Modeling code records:
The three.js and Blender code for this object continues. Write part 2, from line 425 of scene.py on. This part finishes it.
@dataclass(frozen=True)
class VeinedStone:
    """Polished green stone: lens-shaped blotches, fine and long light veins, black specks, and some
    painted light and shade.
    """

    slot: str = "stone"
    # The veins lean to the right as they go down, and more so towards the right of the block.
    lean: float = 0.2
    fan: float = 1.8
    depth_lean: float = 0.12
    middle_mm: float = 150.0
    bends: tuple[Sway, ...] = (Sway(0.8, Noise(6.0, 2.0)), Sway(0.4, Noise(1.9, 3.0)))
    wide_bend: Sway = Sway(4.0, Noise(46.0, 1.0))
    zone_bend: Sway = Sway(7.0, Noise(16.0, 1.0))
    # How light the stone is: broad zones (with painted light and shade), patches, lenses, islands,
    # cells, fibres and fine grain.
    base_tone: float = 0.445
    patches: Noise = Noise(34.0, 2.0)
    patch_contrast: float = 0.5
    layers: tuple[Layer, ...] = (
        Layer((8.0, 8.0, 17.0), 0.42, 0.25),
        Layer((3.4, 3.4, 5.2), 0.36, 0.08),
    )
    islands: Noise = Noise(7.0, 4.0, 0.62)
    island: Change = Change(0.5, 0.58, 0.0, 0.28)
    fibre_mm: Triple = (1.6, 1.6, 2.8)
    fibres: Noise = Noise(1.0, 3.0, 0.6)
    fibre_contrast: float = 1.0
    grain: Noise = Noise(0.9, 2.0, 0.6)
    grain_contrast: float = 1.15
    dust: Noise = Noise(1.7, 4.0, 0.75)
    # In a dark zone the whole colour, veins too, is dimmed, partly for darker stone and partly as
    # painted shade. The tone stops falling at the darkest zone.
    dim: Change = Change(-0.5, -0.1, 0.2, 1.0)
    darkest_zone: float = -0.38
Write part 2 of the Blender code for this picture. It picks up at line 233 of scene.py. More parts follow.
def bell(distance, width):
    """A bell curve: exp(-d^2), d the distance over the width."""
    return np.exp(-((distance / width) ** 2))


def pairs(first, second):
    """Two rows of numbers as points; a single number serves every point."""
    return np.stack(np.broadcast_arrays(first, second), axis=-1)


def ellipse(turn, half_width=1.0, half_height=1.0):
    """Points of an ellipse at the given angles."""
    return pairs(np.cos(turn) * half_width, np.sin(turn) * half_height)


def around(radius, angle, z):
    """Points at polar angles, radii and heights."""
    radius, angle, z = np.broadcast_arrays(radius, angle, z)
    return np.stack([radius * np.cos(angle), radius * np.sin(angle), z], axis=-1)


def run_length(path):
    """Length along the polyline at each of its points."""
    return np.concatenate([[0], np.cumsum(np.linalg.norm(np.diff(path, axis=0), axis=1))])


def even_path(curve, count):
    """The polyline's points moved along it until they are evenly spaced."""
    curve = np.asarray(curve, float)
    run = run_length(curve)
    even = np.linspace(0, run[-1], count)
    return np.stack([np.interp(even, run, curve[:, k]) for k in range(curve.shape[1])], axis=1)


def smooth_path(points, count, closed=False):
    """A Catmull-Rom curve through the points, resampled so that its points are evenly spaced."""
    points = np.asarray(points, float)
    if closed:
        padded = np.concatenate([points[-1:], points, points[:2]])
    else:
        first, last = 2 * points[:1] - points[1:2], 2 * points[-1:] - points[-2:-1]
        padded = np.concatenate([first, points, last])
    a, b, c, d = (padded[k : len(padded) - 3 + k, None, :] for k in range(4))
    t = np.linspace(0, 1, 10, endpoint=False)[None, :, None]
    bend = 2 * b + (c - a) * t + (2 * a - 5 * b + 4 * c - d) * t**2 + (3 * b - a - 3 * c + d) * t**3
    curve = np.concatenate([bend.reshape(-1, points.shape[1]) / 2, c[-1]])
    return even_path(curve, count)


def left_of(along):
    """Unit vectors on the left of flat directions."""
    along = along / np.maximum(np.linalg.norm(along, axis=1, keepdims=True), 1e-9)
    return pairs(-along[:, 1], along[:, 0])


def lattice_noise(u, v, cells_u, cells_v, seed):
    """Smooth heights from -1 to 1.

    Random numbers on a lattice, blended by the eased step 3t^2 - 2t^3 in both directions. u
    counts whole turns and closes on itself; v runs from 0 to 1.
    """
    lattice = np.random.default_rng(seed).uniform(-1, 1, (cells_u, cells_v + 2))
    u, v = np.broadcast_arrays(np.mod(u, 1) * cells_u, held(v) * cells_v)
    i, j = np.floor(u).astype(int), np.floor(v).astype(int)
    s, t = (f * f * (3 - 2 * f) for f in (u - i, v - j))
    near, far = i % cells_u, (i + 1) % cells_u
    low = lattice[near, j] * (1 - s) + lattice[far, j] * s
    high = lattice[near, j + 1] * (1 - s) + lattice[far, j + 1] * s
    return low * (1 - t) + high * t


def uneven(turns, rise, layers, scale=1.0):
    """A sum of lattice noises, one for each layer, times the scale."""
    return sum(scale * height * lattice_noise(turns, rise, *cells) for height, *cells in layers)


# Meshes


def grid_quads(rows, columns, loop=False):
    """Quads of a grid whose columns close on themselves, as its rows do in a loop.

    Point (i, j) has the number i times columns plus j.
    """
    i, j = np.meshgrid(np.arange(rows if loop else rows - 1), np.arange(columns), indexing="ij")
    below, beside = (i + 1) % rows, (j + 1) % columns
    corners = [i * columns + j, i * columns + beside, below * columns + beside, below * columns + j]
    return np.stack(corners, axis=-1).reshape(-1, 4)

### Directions
Give again, word for word, the lines starting at the line that has "Write part 2 of" and ending at the line that has "return pairs(np.cos(turn) *", with both of those lines included and nothing else.

### Right answer
Write part 2 of the Blender code for this picture. It picks up at line 233 of scene.py. More parts follow.
def bell(distance, width):
    """A bell curve: exp(-d^2), d the distance over the width."""
    return np.exp(-((distance / width) ** 2))


def pairs(first, second):
    """Two rows of numbers as points; a single number serves every point."""
    return np.stack(np.broadcast_arrays(first, second), axis=-1)


def ellipse(turn, half_width=1.0, half_height=1.0):
    """Points of an ellipse at the given angles."""
    return pairs(np.cos(turn) * half_width, np.sin(turn) * half_height)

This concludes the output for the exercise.